■ **Instruction**: In the listing below, count the lines containing the string "picture" and state only the number.

■ **Data lines**:

"""

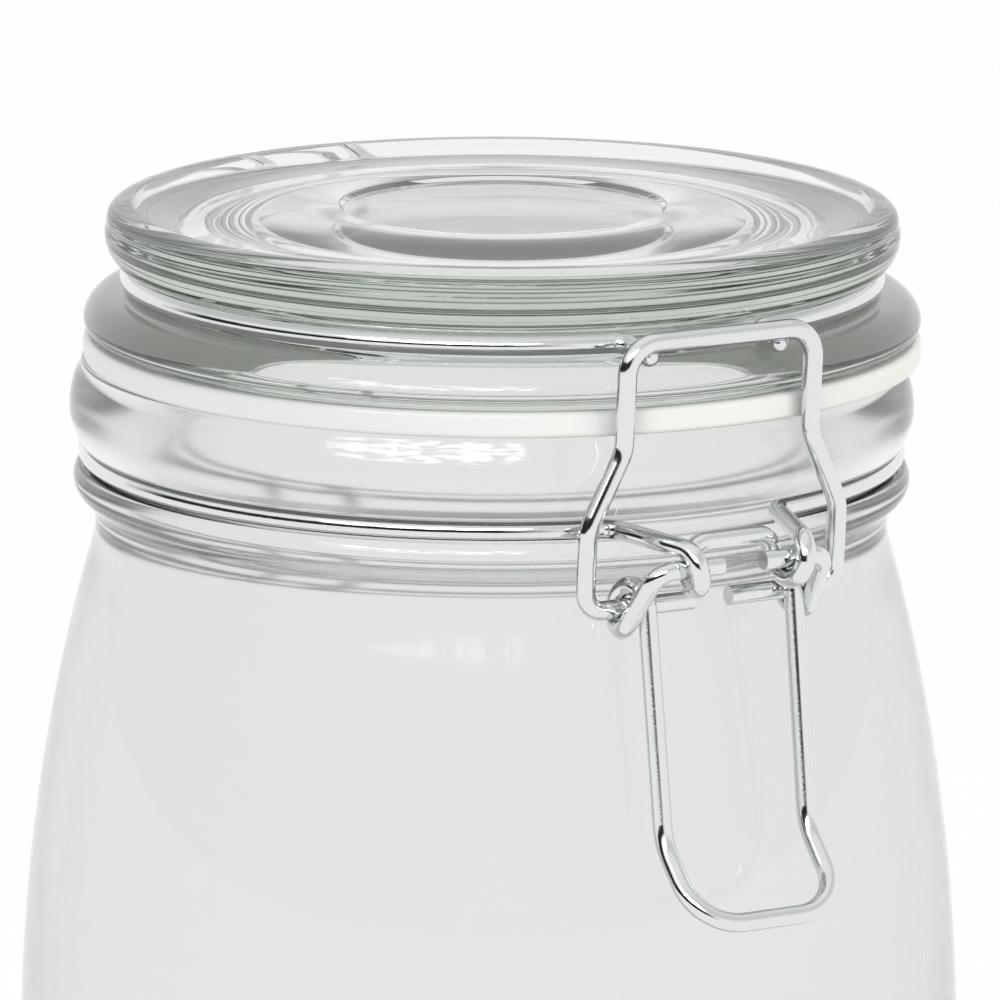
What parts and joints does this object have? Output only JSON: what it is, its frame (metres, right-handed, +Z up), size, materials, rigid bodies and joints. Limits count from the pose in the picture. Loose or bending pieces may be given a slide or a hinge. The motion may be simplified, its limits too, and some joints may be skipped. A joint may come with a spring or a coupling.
{
  "type": "clip-top jar",
  "caption": "Barrel-shaped clear glass storage jar with a hinged glass lid, a sealing ring and a bent-wire clip: a handle lever and a bail that holds the lid shut.",
  "frame": {"origin": "centre of the jar's foot, on the surface it stands on", "axes": "+Z up along the jar's axis; the clip faces -Y and the lid's hinge faces +Y; +X is to the right of someone who faces the clip"},
  "size_m": [0.1136, 0.1245, 0.1745],
  "materials": {
    "clear_glass": "clear soda-lime glass, fire-polished",
    "lid_glass": "clear pressed soda-lime glass, faintly green in the thick edge",
    "silicone": "translucent white silicone, satin",
    "zinc_wire": "bright zinc-plated drawn wire"
  },
  "bodies": {
    "jar": {"jar": "clear_glass", "neck_wire": "zinc_wire"},
    "lid": {"lid": "lid_glass", "gasket": "silicone", "lid_wire": "zinc_wire"},
    "lever": {"lever_wire": "zinc_wire"},
    "bail": {"bail_wire": "zinc_wire"}
  },
  "joints": [
    {"name": "lid_hinge", "type": "hinge", "parent": "jar", "child": "lid", "pos_m": [0, 0.0545, 0.1436], "axis": [-1, 0, 0], "range_deg": [0, 100]},
    {"name": "lever_pivot", "type": "hinge", "parent": "jar", "child": "lever", "pos_m": [0, -0.0579, 0.141], "axis": [-1, 0, 0], "range_deg": [0, 60]},
    {"name": "bail_pivot", "type": "hinge", "parent": "lever", "child": "bail", "pos_m": [0, -0.0508, 0.1355], "axis": [1, 0, 0], "range_deg": [0, 150]}
  ],
  "couplings": [
    {"joint": "lever_pivot", "follows": "lid_hinge", "ratio": 0.6},
    {"joint": "bail_pivot", "follows": "lid_hinge", "ratio": 1.5}
  ]
}
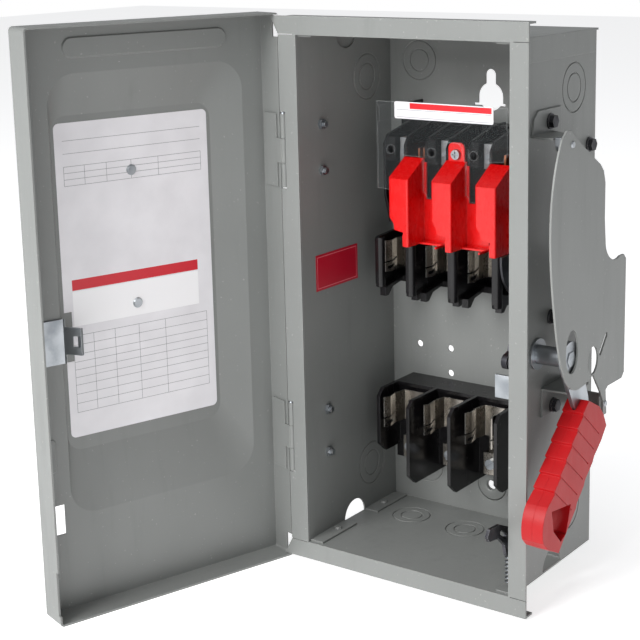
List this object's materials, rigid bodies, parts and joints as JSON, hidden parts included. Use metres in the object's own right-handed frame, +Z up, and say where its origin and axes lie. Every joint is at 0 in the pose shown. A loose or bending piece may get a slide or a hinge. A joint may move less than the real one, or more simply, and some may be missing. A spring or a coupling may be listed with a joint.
{
  "type": "fusible safety disconnect switch",
  "caption": "Wall-mounted grey steel disconnect box with open hinged door, red side handle, guard plate, red arc cover, clear line shield and empty fuse clips.",
  "frame": {"origin": "centre of the box's back face, which lies on the wall, halfway between its side walls and its end plates", "axes": "+X to the handle side, +Y into the wall, +Z up"},
  "size_m": [0.3207, 0.3183, 0.432],
  "materials": {
    "enamel": "light grey baked enamel on sheet steel, fine orange-peel gloss",
    "black_moulding": "black phenolic moulding, semi-gloss",
    "red_moulding": "bright red moulded polycarbonate",
    "red_handle": "deep red moulded handle",
    "clear_plastic": "clear polycarbonate sheet with polished edges",
    "zinc": "zinc-plated steel with spangled sheen",
    "nickel_copper": "nickel-plated copper alloy",
    "copper": "bare copper, slightly tarnished",
    "dark_steel": "dark phosphated steel",
    "aluminium_lug": "tin-plated aluminium lug",
    "white_label": "printed white film label with plain red band and grey blocks",
    "red_label": "plain red film label"
  },
  "bodies": {
    "enclosure": {"arc_cover": "red_moulding", "back_wall": "enamel", "bottom_end_wall": "enamel", "bracket_bolts": "dark_steel", "clip_springs": "dark_steel", "cover_screw": "zinc", "ground_marks": "zinc", "guard_plate": "enamel", "guard_rivets": "zinc", "guard_spacer": "zinc", "hinge_fixed_leaves": "enamel", "hinge_pins": "zinc", "hinge_screws": "zinc", "latch_pivot": "zinc", "latch_spring": "dark_steel", "left_flange": "enamel", "left_wall": "enamel", "line_base": "black_moulding", "line_jaws": "copper", "line_lug_screws": "zinc", "line_lugs": "aluminium_lug", "load_base": "black_moulding", "load_contacts": "copper", "load_lug_screws": "zinc", "load_lugs": "nickel_copper", "lower_bracket": "enamel", "lower_fuse_clips": "nickel_copper", "mechanism_plate": "zinc", "mechanism_shield": "dark_steel", "right_flange": "enamel", "right_wall": "enamel", "shaft_bushing": "dark_steel", "shield_brackets": "dark_steel", "side_label": "red_label", "top_end_wall": "enamel", "upper_bracket": "enamel", "upper_fuse_clips": "nickel_copper", "wall_rivets": "enamel"},
    "door": {"door": "enamel", "door_catch": "zinc", "door_label": "white_label", "label_rivets": "zinc", "hinge_moving_leaves": "enamel"},
    "handle": {"operating_shaft": "zinc", "shaft_crank": "zinc", "shaft_nut": "zinc", "handle_lever": "zinc", "grip_left": "red_handle", "grip_right": "red_handle"},
    "drive_link": {"drive_link": "zinc"},
    "rotor": {"rotor_bar": "black_moulding", "moving_blades": "copper", "rotor_arm": "zinc"},
    "shield": {"line_shield": "clear_plastic", "shield_label": "white_label"},
    "latch": {"latch_hook": "dark_steel"}
  },
  "joints": [
    {"name": "door_hinge", "type": "hinge", "parent": "enclosure", "child": "door", "pos_m": [-0.1052, -0.1249, 0], "axis": [0, 0, 1], "range_deg": [-30, 108]},
    {"name": "handle_throw", "type": "hinge", "parent": "enclosure", "child": "handle", "pos_m": [0.068, -0.089, -0.026], "axis": [-1, 0, 0], "range_deg": [0, 100]},
    {"name": "link_swing", "type": "hinge", "parent": "handle", "child": "drive_link", "pos_m": [0.068, -0.10204, -0.03111], "axis": [-1, 0, 0], "range_deg": [-100, 0]},
    {"name": "rotor_turn", "type": "hinge", "parent": "enclosure", "child": "rotor", "pos_m": [0.068, -0.041, 0.062], "axis": [-1, 0, 0], "range_deg": [0, 100]},
    {"name": "shield_lift", "type": "hinge", "parent": "enclosure", "child": "shield", "pos_m": [0.068, -0.017, 0.136], "axis": [-1, 0, 0], "range_deg": [0, 70]},
    {"name": "latch_pivot", "type": "hinge", "parent": "enclosure", "child": "latch", "pos_m": [0.068, -0.115, -0.166], "axis": [-1, 0, 0], "range_deg": [-8, 12], "stiffness_Nm_per_rad": 0.02}
  ],
  "couplings": [
    {"joint": "link_swing", "follows": "handle_throw", "ratio": -1},
    {"joint": "rotor_turn", "follows": "handle_throw", "ratio": 1}
  ]
}
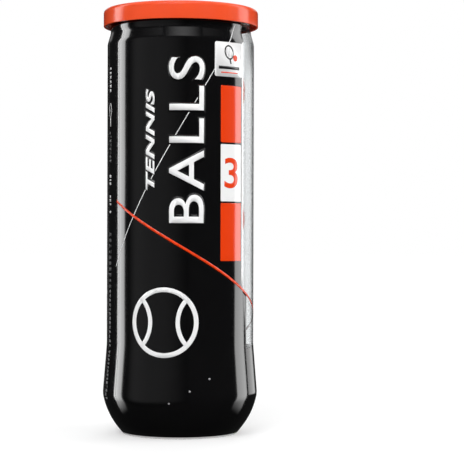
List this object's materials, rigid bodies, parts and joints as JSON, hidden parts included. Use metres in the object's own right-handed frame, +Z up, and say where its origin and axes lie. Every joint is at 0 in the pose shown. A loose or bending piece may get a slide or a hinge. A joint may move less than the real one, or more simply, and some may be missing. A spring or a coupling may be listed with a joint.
{
  "type": "tennis ball can",
  "caption": "Sealed clear plastic tube with a printed sleeve, a press-on overcap and a ring-pull metal end, holding felt-covered tennis balls in a stack.",
  "frame": {"origin": "middle of the can's axis at the plane the standing ring rests on", "axes": "+Z up along the can's axis, +X towards the nose of the ring pull, so the front of the sleeve faces -Y"},
  "size_m": [0.0784, 0.0784, 0.2145],
  "materials": {
    "clear_pet": "clear, glossy",
    "printed_sleeve": "glossy black film with white and orange print",
    "end_metal": "bright rolled sheet",
    "compound": "matte",
    "overcap_plastic": "moulded, softly glossy",
    "ball_rubber": "matte",
    "felt_yellow": "woven and raised felt",
    "felt_orange": "woven and raised felt",
    "ball_seam": "matte"
  },
  "bodies": {
    "can": {"pet_can": "clear_pet", "label_sleeve": "printed_sleeve", "end_ring": "end_metal", "sealing_compound": "compound"},
    "ball_bottom": {"ball_bottom_core_lower": "ball_rubber", "ball_bottom_core_upper": "ball_rubber", "ball_bottom_felt_yellow": "felt_yellow", "ball_bottom_felt_orange": "felt_orange", "ball_bottom_seam": "ball_seam"},
    "ball_middle": {"ball_middle_core_lower": "ball_rubber", "ball_middle_core_upper": "ball_rubber", "ball_middle_felt_yellow": "felt_yellow", "ball_middle_felt_orange": "felt_orange", "ball_middle_seam": "ball_seam"},
    "ball_top": {"ball_top_core_lower": "ball_rubber", "ball_top_core_upper": "ball_rubber", "ball_top_felt_yellow": "felt_yellow", "ball_top_felt_orange": "felt_orange", "ball_top_seam": "ball_seam"},
    "torn_panel": {"tear_panel": "end_metal", "rivet_tongue": "end_metal"},
    "ring_pull": {"pull_tab": "end_metal"},
    "lid": {"overcap": "overcap_plastic"}
  },
  "joints": [
    {"name": "ball_bottom_out", "type": "slide", "parent": "can", "child": "ball_bottom", "axis": [0, 0, 1], "range_m": [0, 0.21]},
    {"name": "ball_middle_out", "type": "slide", "parent": "ball_bottom", "child": "ball_middle", "axis": [0, 0, 1], "range_m": [0, 0.145]},
    {"name": "ball_top_out", "type": "slide", "parent": "ball_middle", "child": "ball_top", "axis": [0, 0, 1], "range_m": [0, 0.08]},
    {"name": "panel_lift", "type": "slide", "parent": "ball_top", "child": "torn_panel", "axis": [0, 0, 1], "range_m": [0, 0.03]},
    {"name": "ring_pull_lift", "type": "hinge", "parent": "torn_panel", "child": "ring_pull", "pos_m": [0.03205, 0, 0.2076], "axis": [0, 1, 0], "range_deg": [0, 75]},
    {"name": "overcap_lift", "type": "slide", "parent": "torn_panel", "child": "lid", "axis": [0, 0, 1], "range_m": [0, 0.06]}
  ],
  "couplings": [
    {"joint": "ring_pull_lift", "follows": "overcap_lift", "rad_per_m": 21.8}
  ]
}
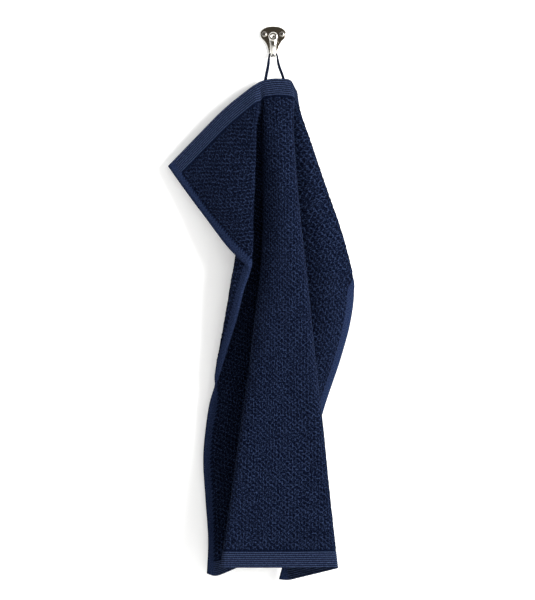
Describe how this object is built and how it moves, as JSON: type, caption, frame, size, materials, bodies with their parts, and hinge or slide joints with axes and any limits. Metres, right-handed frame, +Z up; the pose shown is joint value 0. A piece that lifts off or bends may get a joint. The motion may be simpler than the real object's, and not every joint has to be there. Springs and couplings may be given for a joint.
{
  "type": "hand towel on wall hook",
  "caption": "Terry hand towel with ribbed end bands and side hems, draped in folds from its loop on a small metal wall hook.",
  "frame": {"origin": "middle of the hook plate's flat back face, between the screws", "axes": "+Y into the wall, +Z up, -Y into the room"},
  "size_m": [0.2637, 0.0899, 0.7869],
  "materials": {
    "terry": "navy cotton terry with a rice-grain surface and flat ribbed end bands",
    "tape": "navy woven cotton tape",
    "nickel": "bright nickel plate on a casting",
    "screw_nickel": "nickel-plated domed screw head"
  },
  "bodies": {
    "root": {"towel": "terry", "hang_loop": "tape", "hook": "nickel", "screw_left": "screw_nickel", "screw_right": "screw_nickel"}
  },
  "joints": []
}
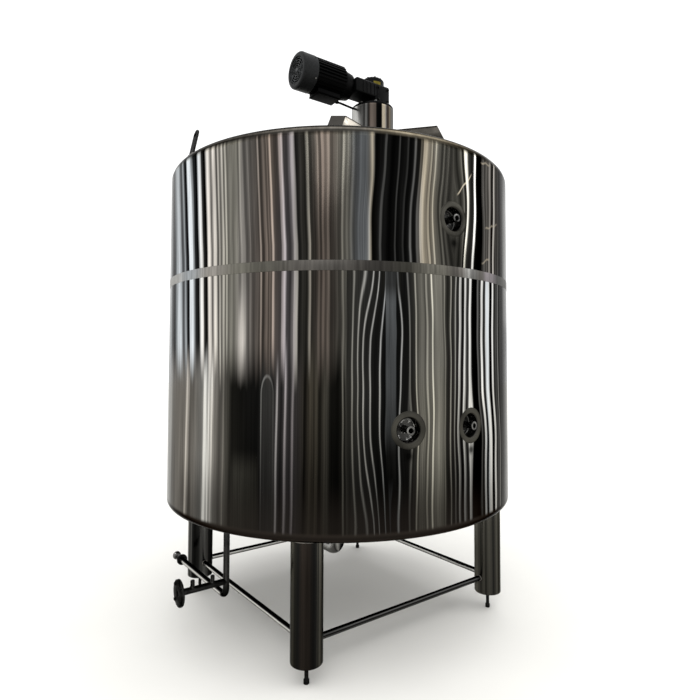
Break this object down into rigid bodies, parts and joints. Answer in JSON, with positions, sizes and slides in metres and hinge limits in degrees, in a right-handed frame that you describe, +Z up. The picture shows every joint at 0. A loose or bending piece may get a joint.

"""

■ **Solution**: 2